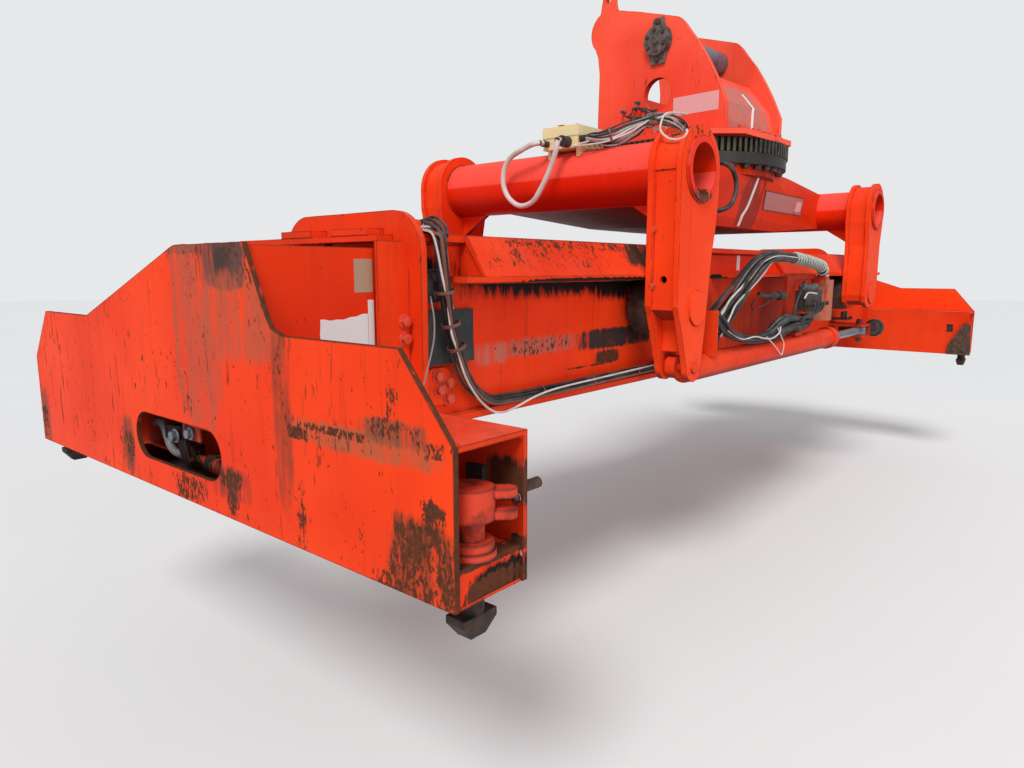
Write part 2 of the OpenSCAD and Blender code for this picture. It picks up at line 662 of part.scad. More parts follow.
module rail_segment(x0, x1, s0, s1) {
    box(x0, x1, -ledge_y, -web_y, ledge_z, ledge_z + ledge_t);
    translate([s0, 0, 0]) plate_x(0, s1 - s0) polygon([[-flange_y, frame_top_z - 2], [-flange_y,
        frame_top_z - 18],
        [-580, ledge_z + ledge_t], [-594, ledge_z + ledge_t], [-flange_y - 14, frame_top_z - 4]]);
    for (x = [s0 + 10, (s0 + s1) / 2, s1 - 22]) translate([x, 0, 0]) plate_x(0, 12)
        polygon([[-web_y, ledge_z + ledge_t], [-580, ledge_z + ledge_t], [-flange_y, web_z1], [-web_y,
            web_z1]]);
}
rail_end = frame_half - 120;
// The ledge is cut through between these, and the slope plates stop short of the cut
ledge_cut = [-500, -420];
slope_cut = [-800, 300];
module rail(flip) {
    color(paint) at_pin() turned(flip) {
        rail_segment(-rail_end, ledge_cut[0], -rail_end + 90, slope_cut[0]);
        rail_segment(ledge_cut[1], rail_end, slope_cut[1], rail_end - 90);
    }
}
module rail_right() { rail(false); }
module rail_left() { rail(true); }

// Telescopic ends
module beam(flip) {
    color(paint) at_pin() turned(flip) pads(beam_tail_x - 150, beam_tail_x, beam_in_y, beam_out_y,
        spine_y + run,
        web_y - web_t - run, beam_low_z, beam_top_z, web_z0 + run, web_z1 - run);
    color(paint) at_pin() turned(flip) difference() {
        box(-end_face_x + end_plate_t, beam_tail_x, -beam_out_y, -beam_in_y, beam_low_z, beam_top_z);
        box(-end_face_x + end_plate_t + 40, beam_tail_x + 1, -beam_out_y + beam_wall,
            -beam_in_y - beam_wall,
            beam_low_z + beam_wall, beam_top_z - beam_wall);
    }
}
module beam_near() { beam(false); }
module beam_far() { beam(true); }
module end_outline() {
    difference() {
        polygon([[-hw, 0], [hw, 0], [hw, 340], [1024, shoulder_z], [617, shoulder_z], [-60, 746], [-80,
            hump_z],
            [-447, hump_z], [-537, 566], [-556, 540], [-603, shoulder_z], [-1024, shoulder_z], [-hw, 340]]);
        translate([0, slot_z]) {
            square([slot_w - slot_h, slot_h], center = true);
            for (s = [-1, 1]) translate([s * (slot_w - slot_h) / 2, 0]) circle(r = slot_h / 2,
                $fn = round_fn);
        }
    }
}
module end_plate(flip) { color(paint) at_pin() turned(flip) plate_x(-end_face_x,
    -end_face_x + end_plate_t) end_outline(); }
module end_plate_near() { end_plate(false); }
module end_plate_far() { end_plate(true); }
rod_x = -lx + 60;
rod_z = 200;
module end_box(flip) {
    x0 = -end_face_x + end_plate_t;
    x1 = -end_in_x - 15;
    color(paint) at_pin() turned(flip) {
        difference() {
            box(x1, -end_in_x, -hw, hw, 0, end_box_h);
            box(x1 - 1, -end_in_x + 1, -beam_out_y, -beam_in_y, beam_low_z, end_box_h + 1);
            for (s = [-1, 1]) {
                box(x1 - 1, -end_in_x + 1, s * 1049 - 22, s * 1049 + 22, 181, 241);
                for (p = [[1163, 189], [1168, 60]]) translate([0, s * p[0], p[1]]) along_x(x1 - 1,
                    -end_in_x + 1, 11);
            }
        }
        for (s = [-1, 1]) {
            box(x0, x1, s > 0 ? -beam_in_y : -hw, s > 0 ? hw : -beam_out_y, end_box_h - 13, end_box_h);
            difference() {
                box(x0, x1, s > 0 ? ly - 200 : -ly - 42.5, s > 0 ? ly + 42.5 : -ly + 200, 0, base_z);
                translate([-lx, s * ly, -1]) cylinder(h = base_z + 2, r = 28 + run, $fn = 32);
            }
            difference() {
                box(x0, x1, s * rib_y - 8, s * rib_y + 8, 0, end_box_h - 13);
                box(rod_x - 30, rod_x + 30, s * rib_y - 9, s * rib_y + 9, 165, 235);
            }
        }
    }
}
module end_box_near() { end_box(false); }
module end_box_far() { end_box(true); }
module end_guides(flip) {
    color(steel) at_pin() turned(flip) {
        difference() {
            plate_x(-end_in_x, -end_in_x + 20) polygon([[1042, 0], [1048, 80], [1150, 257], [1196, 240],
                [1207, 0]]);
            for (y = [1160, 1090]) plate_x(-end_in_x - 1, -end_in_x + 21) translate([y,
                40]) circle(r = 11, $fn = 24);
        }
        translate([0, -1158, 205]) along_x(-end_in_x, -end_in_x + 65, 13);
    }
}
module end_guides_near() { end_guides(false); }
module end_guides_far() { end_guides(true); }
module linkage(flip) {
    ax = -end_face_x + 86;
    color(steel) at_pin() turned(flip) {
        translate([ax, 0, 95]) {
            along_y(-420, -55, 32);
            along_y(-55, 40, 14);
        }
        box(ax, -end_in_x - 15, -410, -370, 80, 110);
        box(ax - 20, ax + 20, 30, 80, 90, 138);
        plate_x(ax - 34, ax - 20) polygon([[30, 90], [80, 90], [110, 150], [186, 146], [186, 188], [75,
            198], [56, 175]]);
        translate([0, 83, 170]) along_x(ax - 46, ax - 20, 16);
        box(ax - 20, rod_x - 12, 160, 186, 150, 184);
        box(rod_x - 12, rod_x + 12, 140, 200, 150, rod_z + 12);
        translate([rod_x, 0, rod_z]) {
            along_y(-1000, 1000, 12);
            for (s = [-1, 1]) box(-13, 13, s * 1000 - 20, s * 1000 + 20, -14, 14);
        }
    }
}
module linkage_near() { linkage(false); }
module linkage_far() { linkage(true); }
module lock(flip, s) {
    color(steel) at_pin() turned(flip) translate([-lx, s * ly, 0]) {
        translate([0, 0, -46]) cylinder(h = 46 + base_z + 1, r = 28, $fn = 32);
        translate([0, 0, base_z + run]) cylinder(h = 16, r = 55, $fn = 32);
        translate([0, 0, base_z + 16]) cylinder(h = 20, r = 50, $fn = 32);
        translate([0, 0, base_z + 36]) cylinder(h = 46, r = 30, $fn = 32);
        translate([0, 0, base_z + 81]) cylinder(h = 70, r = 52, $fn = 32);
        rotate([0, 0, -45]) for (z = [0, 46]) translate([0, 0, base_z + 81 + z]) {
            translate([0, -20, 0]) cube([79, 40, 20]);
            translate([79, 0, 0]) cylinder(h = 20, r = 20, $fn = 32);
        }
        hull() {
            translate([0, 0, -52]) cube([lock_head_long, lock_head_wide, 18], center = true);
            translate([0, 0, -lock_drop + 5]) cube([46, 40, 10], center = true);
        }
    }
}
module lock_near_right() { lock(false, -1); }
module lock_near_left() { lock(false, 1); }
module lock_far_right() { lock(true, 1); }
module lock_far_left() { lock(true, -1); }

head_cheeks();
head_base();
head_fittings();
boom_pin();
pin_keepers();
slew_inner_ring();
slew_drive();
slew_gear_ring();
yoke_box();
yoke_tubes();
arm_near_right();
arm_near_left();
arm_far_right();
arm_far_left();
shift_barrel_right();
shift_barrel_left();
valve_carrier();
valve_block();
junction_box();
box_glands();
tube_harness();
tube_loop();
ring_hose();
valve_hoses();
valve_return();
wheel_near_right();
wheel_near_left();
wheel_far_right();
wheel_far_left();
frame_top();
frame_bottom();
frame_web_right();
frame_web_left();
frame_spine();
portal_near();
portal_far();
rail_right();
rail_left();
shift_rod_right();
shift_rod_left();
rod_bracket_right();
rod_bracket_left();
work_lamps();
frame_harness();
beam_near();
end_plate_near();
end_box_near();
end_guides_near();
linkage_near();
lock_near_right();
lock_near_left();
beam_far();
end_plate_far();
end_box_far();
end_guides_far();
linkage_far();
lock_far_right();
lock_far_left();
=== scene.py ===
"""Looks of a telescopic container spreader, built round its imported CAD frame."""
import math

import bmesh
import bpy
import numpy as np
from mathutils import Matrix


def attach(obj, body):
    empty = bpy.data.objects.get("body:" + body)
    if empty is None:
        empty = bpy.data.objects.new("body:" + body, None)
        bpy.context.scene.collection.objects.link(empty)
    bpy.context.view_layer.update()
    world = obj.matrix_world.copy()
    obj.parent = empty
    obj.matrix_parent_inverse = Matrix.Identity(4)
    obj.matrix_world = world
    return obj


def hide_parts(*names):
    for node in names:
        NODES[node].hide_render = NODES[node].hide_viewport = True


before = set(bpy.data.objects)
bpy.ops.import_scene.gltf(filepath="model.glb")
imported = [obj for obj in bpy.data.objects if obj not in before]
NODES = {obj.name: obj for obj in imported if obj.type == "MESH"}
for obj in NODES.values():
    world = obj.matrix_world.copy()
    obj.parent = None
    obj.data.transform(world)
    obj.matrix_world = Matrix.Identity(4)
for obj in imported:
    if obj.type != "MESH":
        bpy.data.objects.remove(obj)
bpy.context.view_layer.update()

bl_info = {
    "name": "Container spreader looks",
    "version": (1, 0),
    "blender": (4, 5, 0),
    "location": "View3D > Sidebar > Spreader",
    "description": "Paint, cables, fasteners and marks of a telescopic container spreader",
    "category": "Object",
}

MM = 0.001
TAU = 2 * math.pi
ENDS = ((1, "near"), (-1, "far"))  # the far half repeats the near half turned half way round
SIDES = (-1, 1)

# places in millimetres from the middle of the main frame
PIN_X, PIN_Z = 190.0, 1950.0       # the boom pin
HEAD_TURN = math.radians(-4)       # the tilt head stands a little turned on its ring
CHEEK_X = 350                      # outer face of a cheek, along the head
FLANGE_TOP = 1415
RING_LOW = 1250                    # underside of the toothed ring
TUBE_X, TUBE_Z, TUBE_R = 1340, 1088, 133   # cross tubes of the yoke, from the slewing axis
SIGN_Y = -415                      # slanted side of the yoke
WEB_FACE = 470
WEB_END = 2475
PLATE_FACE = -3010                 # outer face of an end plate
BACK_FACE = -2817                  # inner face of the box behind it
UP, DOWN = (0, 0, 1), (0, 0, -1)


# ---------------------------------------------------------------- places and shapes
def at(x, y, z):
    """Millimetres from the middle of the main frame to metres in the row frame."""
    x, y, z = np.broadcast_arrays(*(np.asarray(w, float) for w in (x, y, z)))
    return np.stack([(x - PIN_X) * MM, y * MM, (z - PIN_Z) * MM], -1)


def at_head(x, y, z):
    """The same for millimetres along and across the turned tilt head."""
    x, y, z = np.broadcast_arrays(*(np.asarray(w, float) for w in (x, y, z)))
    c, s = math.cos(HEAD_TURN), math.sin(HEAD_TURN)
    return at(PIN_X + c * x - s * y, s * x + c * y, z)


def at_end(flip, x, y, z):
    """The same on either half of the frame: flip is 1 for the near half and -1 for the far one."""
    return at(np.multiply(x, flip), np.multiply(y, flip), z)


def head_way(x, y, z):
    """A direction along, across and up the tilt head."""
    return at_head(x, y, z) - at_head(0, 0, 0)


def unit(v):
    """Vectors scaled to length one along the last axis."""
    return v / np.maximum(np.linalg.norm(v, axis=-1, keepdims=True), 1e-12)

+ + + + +

_WHAT THE EXERCISE ASKS_
Repeat, character for character, the lines of the material above from the line with "in imported if" through the line with "bpy.data.objects.remove(obj)".

_FINISHED EXERCISE_
NODES = {obj.name: obj for obj in imported if obj.type == "MESH"}
for obj in NODES.values():
    world = obj.matrix_world.copy()
    obj.parent = None
    obj.data.transform(world)
    obj.matrix_world = Matrix.Identity(4)
for obj in imported:
    if obj.type != "MESH":
        bpy.data.objects.remove(obj)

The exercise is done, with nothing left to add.